Car and truck bombs targeting major financial or political centers (such as the Irish Republican Army bombing in London in the 1990s, and attacks in New York and Oklahoma City during that same decade) have been superseded by person-borne devices, especially suicide attacks; mass shootings; the deliberate targeting of crowds with vehicles; and knife attacks. From an urban planning perspective, this means that terror groups are increasingly aiming at soft targets and crowded places that cannot be altered without radically changing how we experience our cities. Is it possible, then, for planners to design out terrorism without upending how we use and feel about our urban centers?
It is, unfortunately, impossible to perfectly balance urban aesthetics and livability within secure design, just as it’s impossible to prevent every kind of attack in any open society. Still, there are important measures cities can take in their design plans to help avert this new breed of terrorist attack and to mitigate the damage done in the event they do take place, though design is no simple fix for halting all forms of urban terrorism.

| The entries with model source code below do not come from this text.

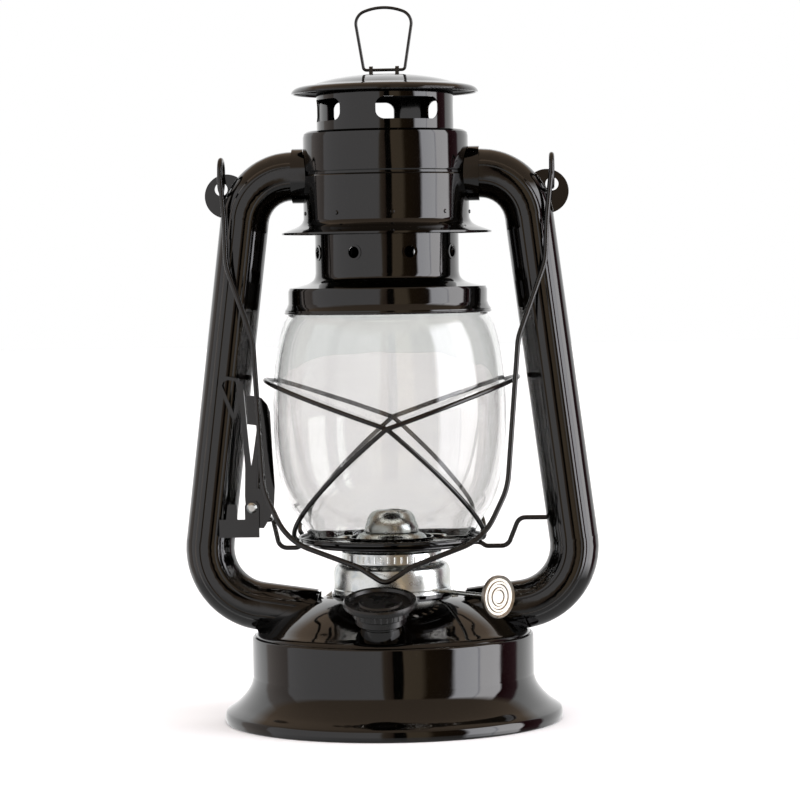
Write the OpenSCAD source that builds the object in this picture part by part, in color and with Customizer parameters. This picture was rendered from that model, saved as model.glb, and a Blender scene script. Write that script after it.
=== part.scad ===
// Hot-blast barn lantern: fuel tank, burner, glass globe, sprung chimney and carrying bail.
// Millimetres, +Z up, origin at the centre of the foot on the table.
// The side tubes stand in the XZ plane and the filler cap faces -Y.

/* [Sheet and wire] */
// Thickness of the enamelled sheet steel
sheet = 0.7; // [0.5:0.1:0.9]
// Gap between parts that slide past each other
gap = 0.35; // [0.25:0.05:0.5]
// Radius of the guard and lift wire
wire_r = 1; // [0.8:0.1:1.2]

/* [Tank] */
// Radius of the foot where it stands
foot_r = 71.2; // [69:0.2:74]
// Radius of the upright tank wall
tank_r = 59.5; // [58:0.5:60]
// Height of the crimped edge between wall and dome
tank_h = 36.5; // [34:0.5:38]
// Height of the tank floor above the table
tank_floor_z = 18.5; // [18:0.5:24]

/* [Filler] */
// Lean of the filler towards the front, in degrees
filler_lean = 15; // [10:1:20]
// Radius of the filler neck
filler_r = 8; // [7:0.25:8.25]

/* [Burner] */
// Turn of the wick shaft from +X, in degrees
shaft_turn = -44; // [-50:1:-40]
// Height of the wick shaft
shaft_z = 55.2; // [55:0.2:56.4]
// Radius of the wick shaft
shaft_r = 0.95; // [0.8:0.05:1.1]
// Width of the flat wick
wick_w = 12.7; // [11:0.1:13.5]

/* [Side tubes] */
// Radius of the round tube
tube_r = 10.3; // [9.5:0.1:10.4]
// Height at which the tubes leave the canopy
tube_top_z = 230; // [228:0.5:231]
// Centreline radius of the upper bend
upper_bend = 20.5; // [19:0.5:22]
// Centreline radius of the lower bend
lower_bend = 25; // [23:0.5:26]

/* [Globe and guard] */
// Wall of the glass globe
glass = 2; // [1.6:0.1:2.4]
// Radius of the globe plate
plate_r = 39.3; // [39:0.1:40]
// Travel of the globe when the lever lifts it
globe_lift = 10; // [6:1:10]

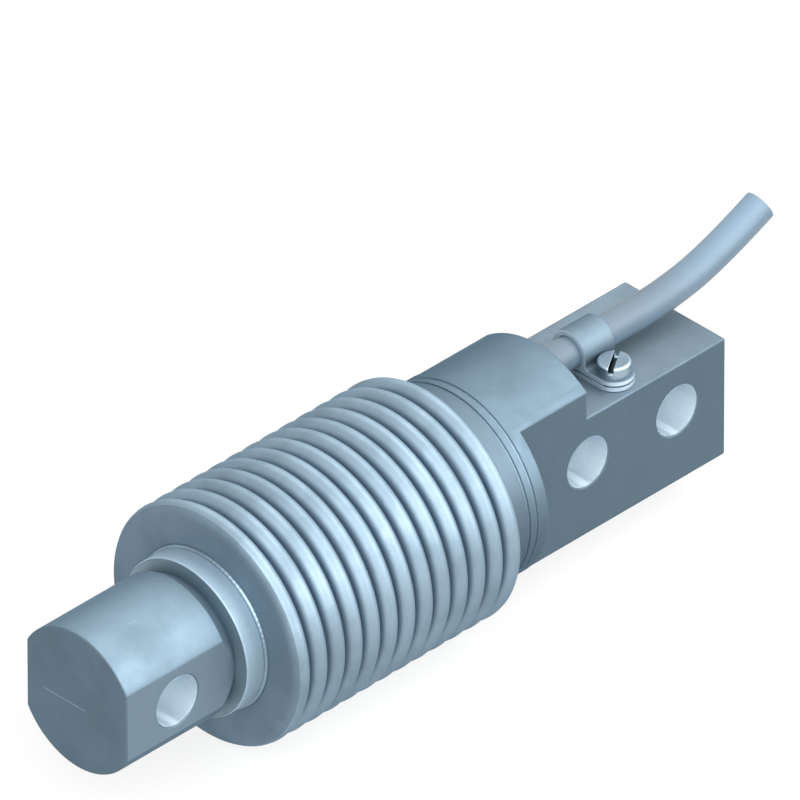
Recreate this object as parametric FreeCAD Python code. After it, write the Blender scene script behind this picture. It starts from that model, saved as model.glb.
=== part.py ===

Design interventions can be effective on two levels. First, they can limit access to vehicles seeking to attack public places. Designers primarily accomplish this by putting in place measures that seek to maximize the “standoff ” distance between the road and target building or location. These security features, where possible, should be as unobtrusive as possible — in fact, some are already camouflaged and subtlety embedded within the cityscape. Examples of such “stealthy” features include balustrades or artwork erected as part of public realm improvements or hardened benches, lampposts or other streetscape elements that still provide a “hostile vehicle mitigation” functionality, with designs capable of stopping a seven-ton truck traveling at 50 miles per hour. In some cases, the use of specific types of trees can also be used in place of crash-rated bollards to provide protection.
Subtler design alterations can also reduce the speed of vehicles traveling to a target location. Small bends or turns in roads approaching crowded locations have often been used as a way to limit the speed at which a vehicle attack can be launched, hence reducing damage and loss of life. Invisible design interventions can also be put in place: For example, designers have advanced a modern-day version of a ‘tiger trap’ to limit the movement of vehicles in certain areas by way of collapsible paving the gives way under a certain weight.
Secondly, designers can create the visual impression that a place is under protection and impregnable to attack through the use of increasingly fortresslike design features notably bollards, gates and security cameras operating in conjunction with heavily armed and very visible policing. The downside of creating such a “safe zone” is that it can create an “architecture of paranoia” that people might be fearful to frequent. Rather than emitting feelings of safety and security, it foregrounds the possibility of attack, inducing a kind of securitized agoraphobia. Likewise, a heavily defended location might become a prime target for a terrorist attack, given the propaganda value that would be achieved if a terrorist managed to penetrate supposedly unassailable security.
Of course, if design elements are going to be effective, they should be accompanied by preparation for the event of their use. Preparedness activities can take a number of forms. Bespoke guidance has increasingly been issued by counterterrorism specialists to the owners and managers of crowded locations such as sports stadiums, bars and nightclubs, shopping centers and places of worship. Similarly, the responses to unorthodox terrorist attacks against a variety of crowded locations are regularly stress-tested through scenario role playing and live simulation exercises with emergency services and other stakeholders. To maximize the effectiveness of our cities’ builtin security features, municipal officials should continue to emphasize preparedness in the face of these shocking urban attacks.
Counterterrorism measures deployed in crowded public places must seek to balance security effectiveness with social and political acceptability. We live in dangerous times, but how we react to the risk of terrorism will have impact on our public realm for many years. Advancing proportionate security approaches where interventions are in line with risks is a difficult balancing act, but experience tells us that once permitted, hyper-security tends to become permanent. If we want a vibrant public realm and a genuinely open society, we should not let the exceptional become the norm as we seek more adaptable and effective ways of coping, in a calm and measured way, with urban terrorism.
Coaffee, a professor of urban geography, runs the Resilient Cities Laboratory in the Department of Politics and International Studies at the University of Warwick in Coventry, England.